Thoughts continue to tumble through my mind; pictures parade before me. I listen in amazement to what seems to be puzzlingly profound and yet rather apparent all at once.

“Adam was created as an adult. Trees and plants were made fully grown.”

I suddenly feel quite certain that, if I were to chop down some of the trees that had been spoken into existence, I would find a range of rings running through their trunks.

“The earth was brought to life with age built into it… just like Adam. He did not begin life as an infant. The earth came into being with what it would need to sustain the life that was created. It was old when it was young. The world was
made with maturity; it was also produced with purpose.”

These thoughts are thrilling. Why had I not seen this before? It seems so simple. Obtusely obvious. Had others not observed this correlation? If they had, why wasn’t it being candidly conveyed?

In the span of thirty seconds I have been ravaged by a radical revelation. I feel the weight of its worth resting on me; it is tantamount to tangible.

I am neither a theologian nor am I a scientist. I don’t claim that the ethics of evolution are completely compatible with the Bible’s account of creation. But certainly Science can come concurrent to creation and affirm our faith with facts.
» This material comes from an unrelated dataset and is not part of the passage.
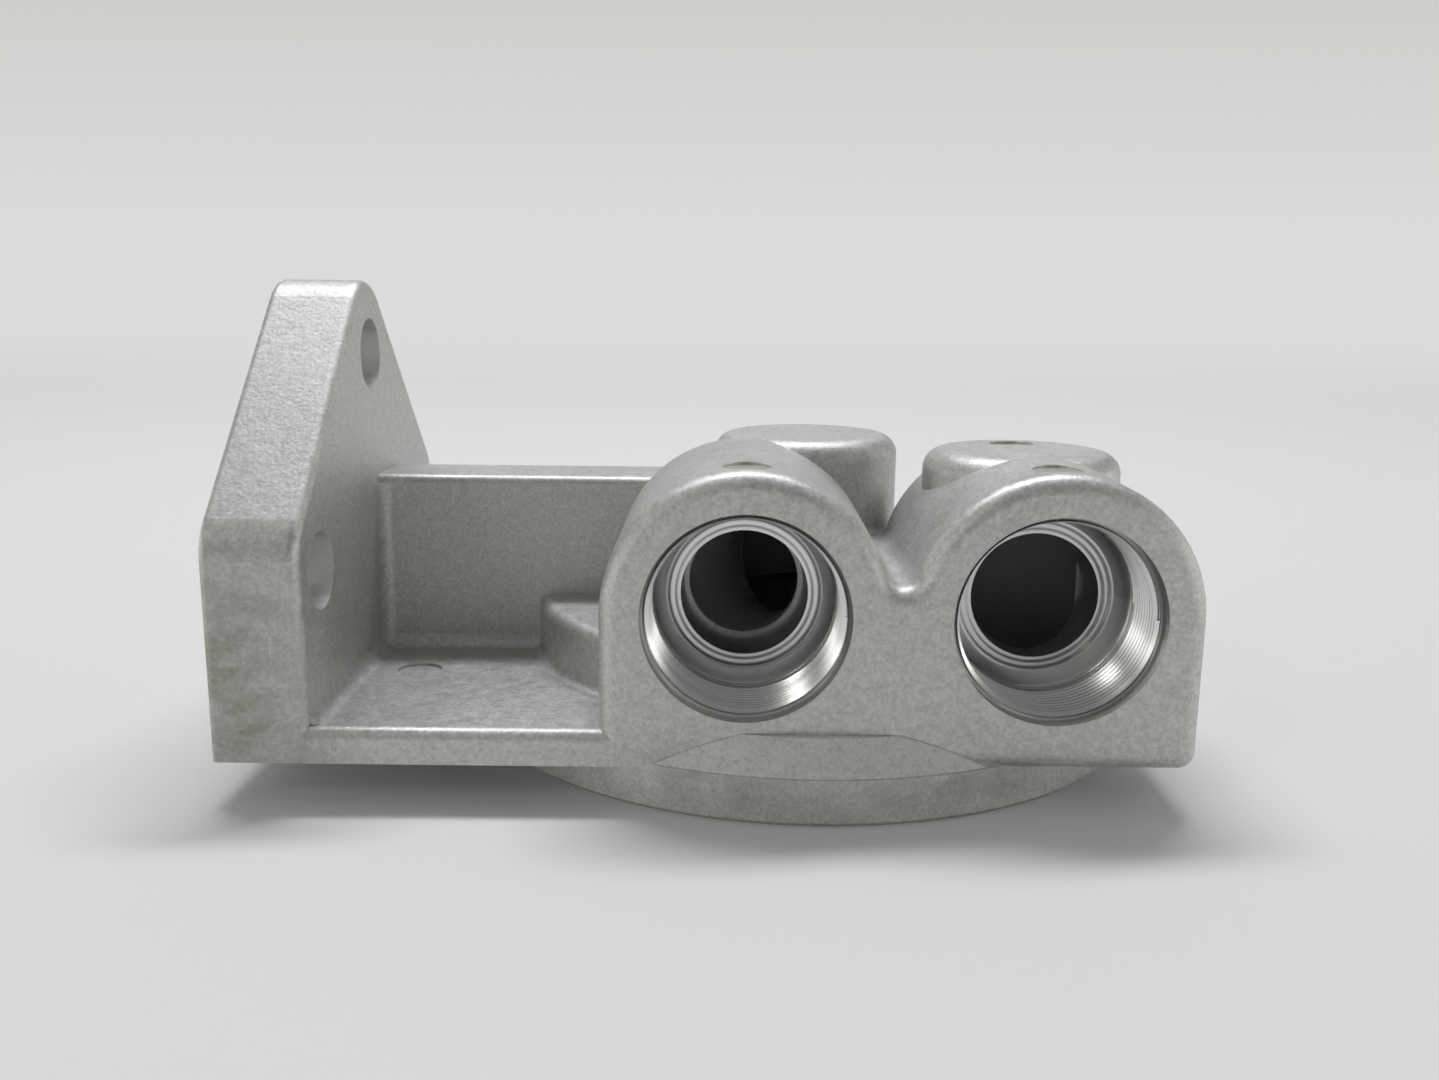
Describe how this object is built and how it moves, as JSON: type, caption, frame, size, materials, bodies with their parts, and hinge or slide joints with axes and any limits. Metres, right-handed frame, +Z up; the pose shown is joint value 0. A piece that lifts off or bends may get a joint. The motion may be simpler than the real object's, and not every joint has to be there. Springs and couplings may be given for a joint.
{
  "type": "spin-on filter head",
  "caption": "Cast aluminium spin-on filter head: round flange, side-by-side threaded ports on one face, mounting plate on a ribbed bracket.",
  "frame": {"origin": "centre of the filter seat: the filter's axis at the level of the gasket face that the head stands on", "axes": "+Z up along the filter's axis, away from the filter; the two hose ports open towards -Y; the mounting plate faces -X"},
  "size_m": [0.1279, 0.1, 0.0663],
  "materials": {
    "cast_aluminium": "as cast and shot blasted, with machined ports"
  },
  "bodies": {
    "root": {"filter_head": "cast_aluminium"}
  },
  "joints": []
}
Of course, the Omnipotent Originator of the Universe is exceedingly elusive to what our mind could ever envision. Above what science could ever extensively elucidate.

Accordingly, creation is confounding too. Each diverse discovery deems it more marvelous to grasp. Many scientists have reluctantly relented to the theory of Intelligent Design.

That’s why, alongside those facts, we also need faith.


Lying inexplicably at the intersection of those two essential elements is an exceptional endowment: the intermittent insight of our dreams.